Subsequent inquiries revealed how political aspirations ultimately brought on the disaster and then blamed the workers, the true heroes of Windscale.
However, a book made up of interviews with 100 people who worked there or lived nearby revealed the truth of how the accident unfolded.
Mary Johnson, who was born on the farm which was compulsorily bought to become the site of Sellafield, reveals in the book Sellafield Stories how her father had no choice in the matter and that she wished the nuclear business “hadn’t come”.
She is quoted as saying: “You kept quiet. But you know you were scared stiff really. Those who were working there... didn’t want to be seen against the thing.”
The landmark appearance of the two 125m tall ventilation chimneys was cemented by nuclear pioneer and Windscale chief engineer John Cockcroft, who insisted that filters be added to the chimneys. As construction was well under way at this point, they were installed to the top of the structures, giving the chimneys their unique shape.
Despite being known locally as ‘Cockcroft’s follies’, they proved their value with the fire in Windscale reactor 1 in 1957.
It was the filter at the top of the Windscale Chimney 1 which prevented this disaster from becoming a catastrophe, by limiting the amount of radiation released into the environment.
Radioactive dust did escape, but the filters caught about 95 per cent of it.
The blaze burned for three days and even though there were no fatalities in the fire, some of the radioactive material released travelled to the north-east before a north-westerly wind carried the emissions over southern Cumbria and the neighbouring county of Lancashire.
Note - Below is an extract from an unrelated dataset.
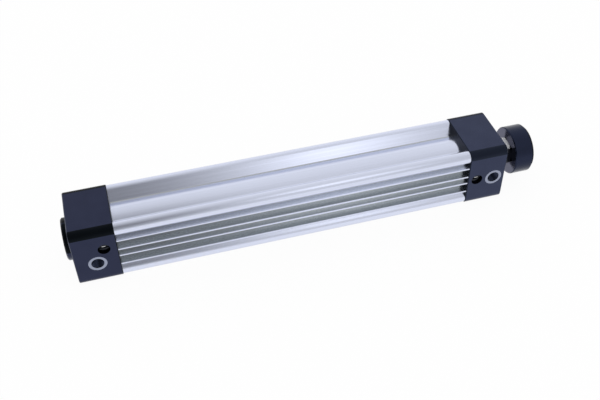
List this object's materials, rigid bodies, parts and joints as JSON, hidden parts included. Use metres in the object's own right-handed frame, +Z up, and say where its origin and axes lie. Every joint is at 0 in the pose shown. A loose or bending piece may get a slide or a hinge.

Those who lived in the Ribble Estuary in Lancashire were exposed to the highest level of whole body exposures as a result of external radiation from Sellafield discharges.
It is believed that some deaths in the UK, and elsewhere in Europe, could have been attributed to the release of the radioactivity.
In 1979, 22 years later, scientists at Manchester University discovered a rise in leukaemia deaths in Lancaster, Preston, Blackpool and Burnley, however, it was not proved this rise could be solely attributed to the radiation released from the Windscale fire.
Everything surrounding the plant was affected, even after assurance was given by a health official that the accident wouldn’t have an affect on livestock and that there would be no reason to fear any in the future.
Indeed, in the days after the blaze a dairy cow from a farm close to Windscale was taken to the Manchester studios of Granada TV to be milked on air and the resulting produce tested with a Geiger counter.
Yet farmers in the district were left worried as cows in the surrounding countryside had been contaminated by eating grass which had become covered with the radioactive dust and a total of 730 individual farms were affected in Lancashire.
As a precaution, milk from the surrounding area was destroyed and a ban was put on the milk sales from 100 farms.
The restriction was imposed because the level of radio-iodine found in the milk was six times the permissible amount.
These measures had the effect of helping to reduce the potential impact of the accident on public health. Yet it was clear to see that the Windscale Fire disaster changed many people’s views on the nuclear industry.
An inquiry into the fire blamed the accident on a combination of human error, poor management and faulty instruments.
And in the aftermath of the blaze the sprawling facility closed both reactors and the chimneys were no longer used.
The 1957 fire was a wake-up call for the nuclear industry.
It led to vast operational and technological improvements in nuclear reactor design, technology, licensing and regulation, which have stood the test of time.
The Office for Nuclear Regulation is the country’s nuclear regulator and its predecessor organisations were founded in the aftermath of the fire and recognised that regulation needed to be more robust.
Over the years since the fire, the nuclear industry’s relationship with its regulators has developed, and is now represented by a new body. Formed in spring 2014, G6 is made up of representatives from Sellafield Ltd, ONR, the Environment Agency, the Nuclear Decommissioning Authority, the Department of Energy and Climate Change and UK Government Investments.
The aim of the group is to work together to safely and securely accelerate hazard and risk reduction at Sellafield.
Now the chimneys are being pulled down piece by piece, starting with the demolition of the diffuser, which will start in early 2018, and should take a little under two years to complete.
Following this, the full chimney will be decommissioned by April 2022.